Bundy recorded his first quality start since Aug. 4, holding the Athletics (89-57) to two runs on six hits over six innings. He struck out eight and walked none, a dramatic shift from his previous start, when he walked a season-high five batters.
Bundy (8-14), who had an 8.83 ERA over his previous 11 starts, earned his first win since July 29 at Tampa Bay.
“I just thought [it was] the conviction with all the pitches,” Bundy said. “I think that kind of made them a little bit sharper, slider, curveball was all playing to that right-handed lineup they had tonight. … Belief and believing in myself in every single pitch for however many pitches I throw, knowing that pitch you’re calling, the one you’re going to throw to that batter is the right one every time.”
He worked ahead of Oakland hitters throughout, posting 16 of 24 first-pitch strikes.
His slider Thursday might have been his best of the season. Of the 20 sliders A’s batters swung at, the A’s put just three in play. And seven of Bundy’s eight strikeouts came on the slider, which was effective both in the strike zone and as a chase pitch down and away.
“I thought he had just a good feel for pitching,” Showalter said. “He made them beat his breaking ball. He had a good breaking ball, he had good command of it and they didn’t seem like they were seeing it or following it. And he had two of them. Really happy for Dylan. I almost took him out after the fifth inning, just to give him a positive note, but he seemed to get a little better as the game went on.”
Bundy recorded 12 swinging strikes on the slider, getting a 40 percent swinging strike rate on it. He recorded no swinging strikes on the slider in his previous start, and in his previous six starts combined, he had a 22.8 percent swinging strike rate on the pitch.
“I was just trying to speed it up a little bit,” Bundy said of his slider. “Sometimes I get on the side of it and not really on top and behind the baseball, so just try to make it a little more tighter tonight and the results were better tonight for sure.”
Though Bundy allowed runs after each inning in which the Orioles scored, he limited the damage. He allowed a solo homer by Stephen Piscotty — Bundy’s major league-high 38th long ball surrendered — with two outs in the second inning after the Orioles took a 2-0 lead in the bottom of the first, but nothing else that frame.
After a two-run fourth, Bundy allowed a run in the fifth on a double by Marcus Semien off third baseman Renato Núñez’s glove and an RBI single by Nick Martini over into left over Núñez.
But Bundy bore down from there in a situation that has often recently gotten away from him. He threw a first-pitch slider to Josh Phegley, got him to foul back a high fastball, then after Phegley passed on a slider in the dirt, he caught Phegley looking at a strike-three fastball.
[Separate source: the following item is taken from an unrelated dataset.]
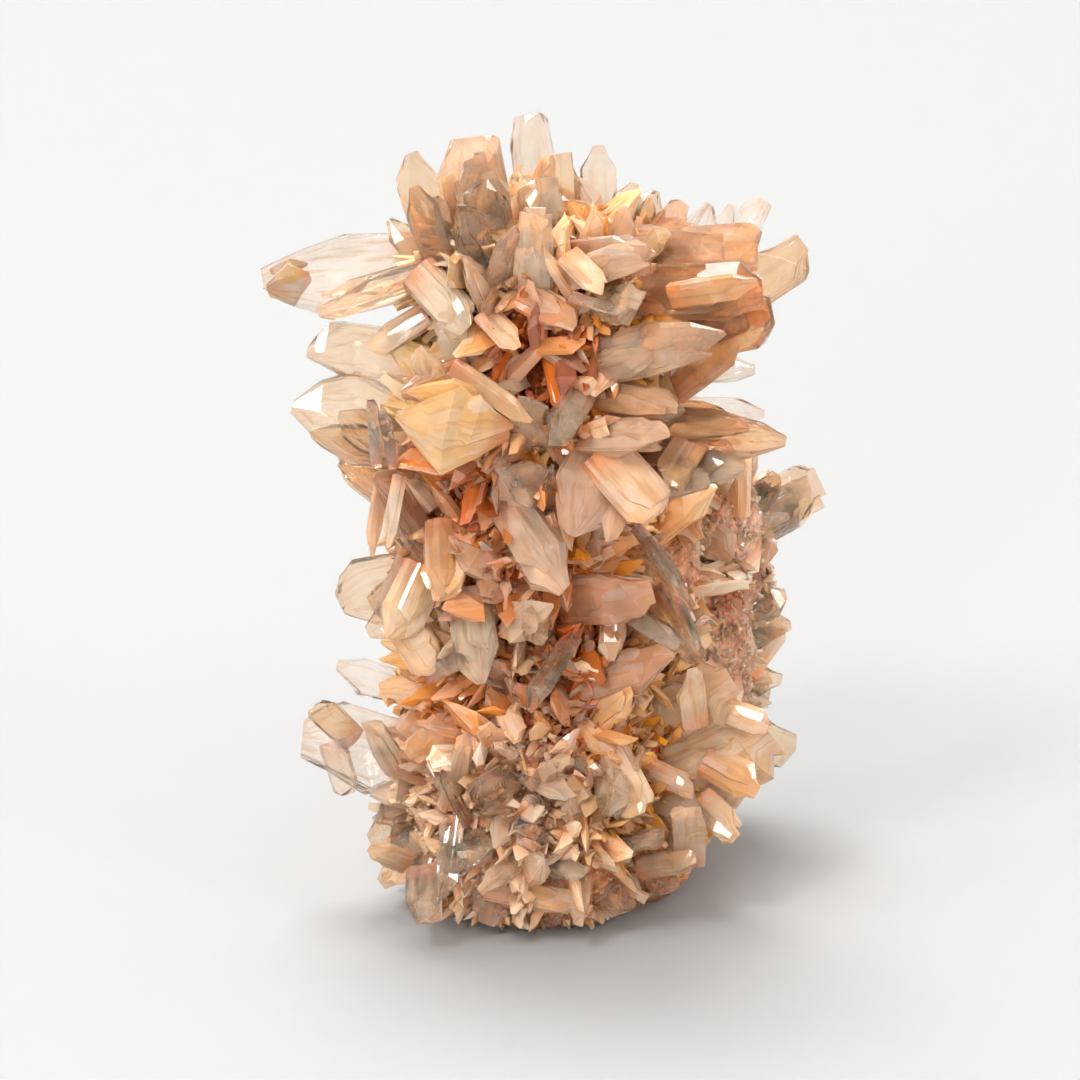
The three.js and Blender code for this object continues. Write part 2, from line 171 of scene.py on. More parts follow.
# Colours by part of the specimen: middle of the zone as seen, its radius, and the colour there.
ZONES = [
    ((-8, 50, 4), 5, light_share(252, 208, 152)),
    ((-4, 56, 2), 4, light_share(252, 204, 148)),
    ((5, 53, 3), 4, light_share(252, 196, 138)),
    ((11, 49, 5), 5, light_share(252, 178, 86)),
    ((-13, 46, 2), 5, light_share(254, 222, 164)),
    ((0, 42, 7), 4.5, light_share(210, 100, 38)),
    ((11, 41, 5), 5, light_share(250, 186, 113)),
    ((-9, 33, 6), 3.5, light_share(220, 118, 40)),
    ((-9, 28, 6), 4, light_share(202, 104, 40)),
    ((4, 32, 7), 5, light_share(232, 150, 84)),
    ((0, 24, 6), 4, light_share(208, 110, 44)),
    ((-13, 24, 2), 4, light_share(252, 214, 154)),
    ((-8, 16, 6), 4, light_share(230, 148, 86)),
    ((2, 17, 7), 4.5, light_share(196, 104, 42)),
    ((12, 13, 4), 5, light_share(252, 192, 115)),
    ((-4, 7, 8), 5, light_share(254, 218, 184)),
    ((6, 4, 7), 4, light_share(250, 194, 138)),
    ((-14, 9, 2), 4, light_share(254, 214, 172)),
    ((16, 26, -14), 8, light_share(254, 236, 212)),
    ((0, 30, -12), 12, light_share(250, 194, 130)),
]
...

Bundy then won a six-pitch battle with leadoff hitter Ramón Laureano, striking him out to end the inning despite falling behind 2-1. Bundy struck Laureano out by getting him to swing through a full-count slider
The Orioles’ bullpen bent but didn’t break in the late innings with Mychal Givens entering a 4-3 game with one out and the bases loaded and retiring the first two batters he faced to end the inning.
After pitching a scoreless seventh, Miguel Castro allowed back-to-back leadoff singles in the eighth. Left-hander Paul Fry entered and struck out Jed Lowrie, but then walked Khris Davis and Matt Olson, the latter of which walked in a run.
But Givens entered the game and struck out Piscotty and inducted an inning-ending flyout to right by Semien.
After that, the Orioles added an insurance run on Jace Peterson’s opposite-field double down the left-field line off A’s reliever Jeurys Familia that scored Tim Beckham.
Givens worked around a leadoff walk in the ninth — getting an inning-changing diving catch from second baseman Breyvic Valera in shallow right field — to convert his seventh save.
The Orioles took a 2-0 lead in the first after bunt singles by Cedric Mullins and Jonathan Villar came around to score on Tim Beckham’s two-out, two-run single off Oakland start Brett Anderson.
They went up 4-1 in the fourth on back-to-back run-scoring singles by John Andreoli and Valera. Trey Mancini opened the inning with a single, and two batters later went to second on Núñez’s single. Both runners moved into scoring position on a wild pitch before hits by Andreoli and Valera chased Anderson from the game.